This is Awesome: Photos of the Secret Cinema Club Underneath Paris
This is awesome. During my routine perusal of links from the social networks, I came across an Imgur of a screenshot from a Tumblr post that has since become an infamous meme. Back in 2011 when it was first posted, this photo of a secret underground cinema in Paris went viral prompting frantic investigations into its existence. Since then a number of major geek outlets, including Gizmodo and Wired, have since thrown open the doors to the cinema club run by "les UX", a French underground organization which improves hidden corners of Paris. Nonetheless, since I just stumbled across this I thought it worth featuring anyway.
As a die-hard fan of the incomparable cinematic experience above all else, I love these kind of underground, off-the-beaten-path events that push watching movies to the next level. The whole "underground cinema club" idea reminds me of Alamo Drafthouse's Rolling Roadshow and Secret Cinema, but with its own Fight Club-esque quirks. "Do not try to find us." Well, someone did find them and now we know their story.
Here's a much better photo included in the 2012 Wired article about UX and their underground operations:
And here was the original post from Tumblr (since removed) which has been turned into an internet meme:
The original text: "In September 2004, French police discovered a hidden chamber in the catacombs under Paris. It contained a full-sized movie screen, projection equipment, a bar, a pressure cooker for making couscous, a professionally installed electricity system, and at least three phone lines. Movies ranged from 1950s noir classics to recent thrillers." This was part of a larger operation orchestrated by the secret group les UX (which stands for Urban eXperiment) around Paris. They're responsible for restoring the Pantheon clock, medieval crypts, and staging plays in monuments at night as well as art shows with stolen paintings.

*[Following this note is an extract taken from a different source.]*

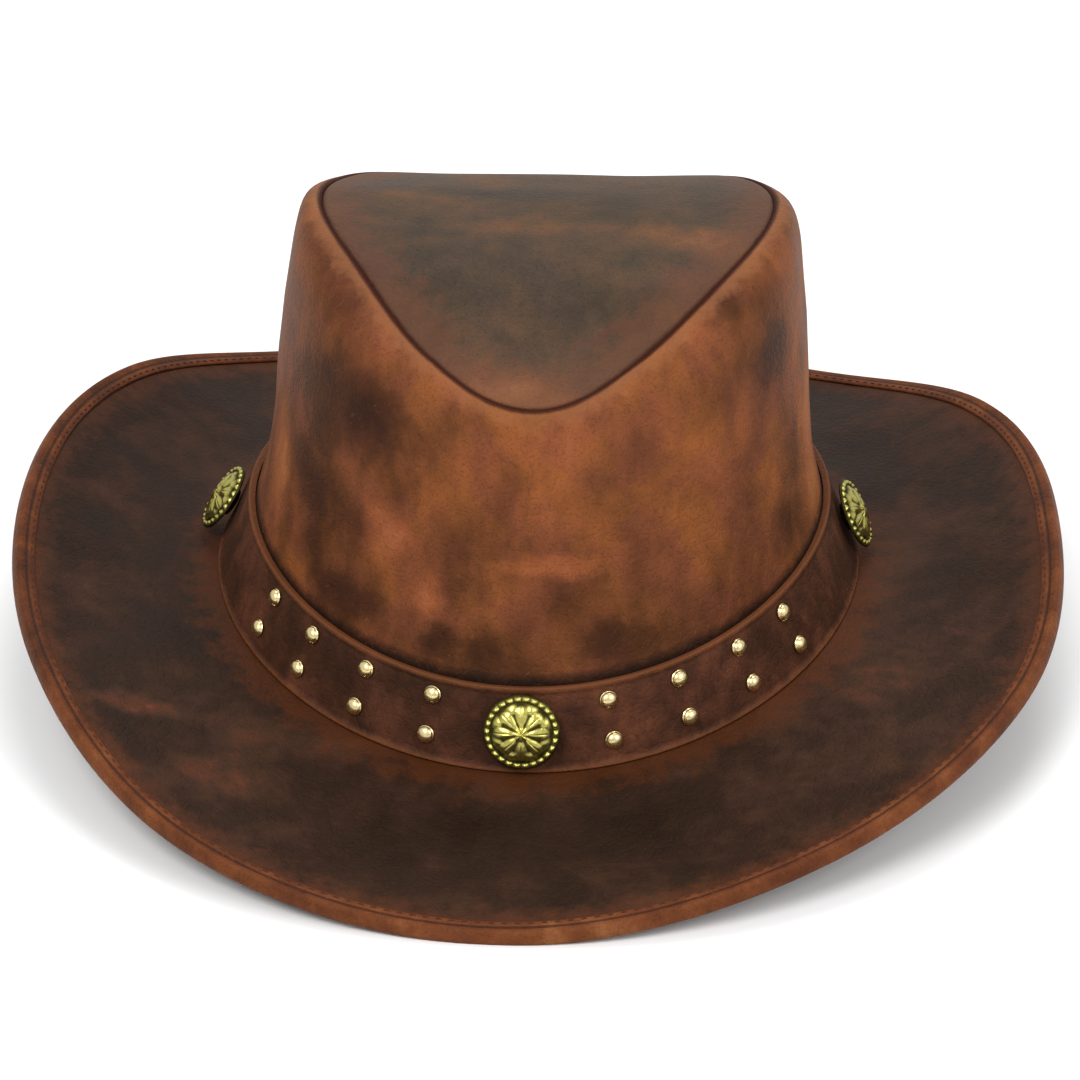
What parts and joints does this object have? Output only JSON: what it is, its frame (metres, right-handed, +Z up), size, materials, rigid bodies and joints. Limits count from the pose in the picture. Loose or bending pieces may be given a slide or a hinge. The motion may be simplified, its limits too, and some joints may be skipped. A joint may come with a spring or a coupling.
{
  "type": "leather western hat",
  "caption": "Brown leather hat with a sloping, dented crown, a brim curled up at the sides and a studded leather band with round metal conchos.",
  "frame": {"origin": "on the ground under the middle of the hat, at the bottom centre of its box", "axes": "+Z up through the crown, +Y from the front of the hat to its back, +X to the right of someone who looks at its front"},
  "size_m": [0.3163, 0.36, 0.1392],
  "materials": {
    "rust_leather": "waxed, distressed rust brown, satin",
    "dark_top_leather": "waxed, distressed grey brown, satin",
    "brim_leather": "waxed, distressed dark brown, satin",
    "binding_leather": "rubbed red brown, satin",
    "band_leather": "dark maroon brown, satin",
    "antique_brass": "antique cast brass with dark recesses",
    "pale_brass": "polished domes"
  },
  "bodies": {
    "root": {"crown_wall": "rust_leather", "crown_top": "dark_top_leather", "brim": "brim_leather", "brim_binding": "binding_leather", "hat_band": "band_leather", "concho_front": "antique_brass", "concho_right": "antique_brass", "concho_left": "antique_brass", "stud_right_upper_1": "pale_brass", "stud_right_upper_2": "pale_brass", "stud_right_upper_3": "pale_brass", "stud_right_upper_4": "pale_brass", "stud_right_lower_1": "pale_brass", "stud_right_lower_2": "pale_brass", "stud_right_lower_3": "pale_brass", "stud_right_lower_4": "pale_brass", "stud_left_upper_1": "pale_brass", "stud_left_upper_2": "pale_brass", "stud_left_upper_3": "pale_brass", "stud_left_upper_4": "pale_brass", "stud_left_lower_1": "pale_brass", "stud_left_lower_2": "pale_brass", "stud_left_lower_3": "pale_brass", "stud_left_lower_4": "pale_brass"}
  },
  "joints": []
}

The full story of UX and the underground cinema is documented by The Guardian, Gizmodo and Wired. I love this quote from the Wired piece: "On a typical festival evening, they screen at least two films that they feel share a nonobvious yet provocative connection… They chose a room beneath the Palais de Chaillot they'd long known of and enjoyed unlimited access to. The building was then home to Paris’ famous Cinémathèque Française, making it doubly appropriate. They set up a bar, a dining room, a series of salons, and a small screening room that accommodated 20 viewers, and they held festivals there every summer for years. 'Every neighborhood cinema should look like that,' Kunstmann says." Now that would be unique.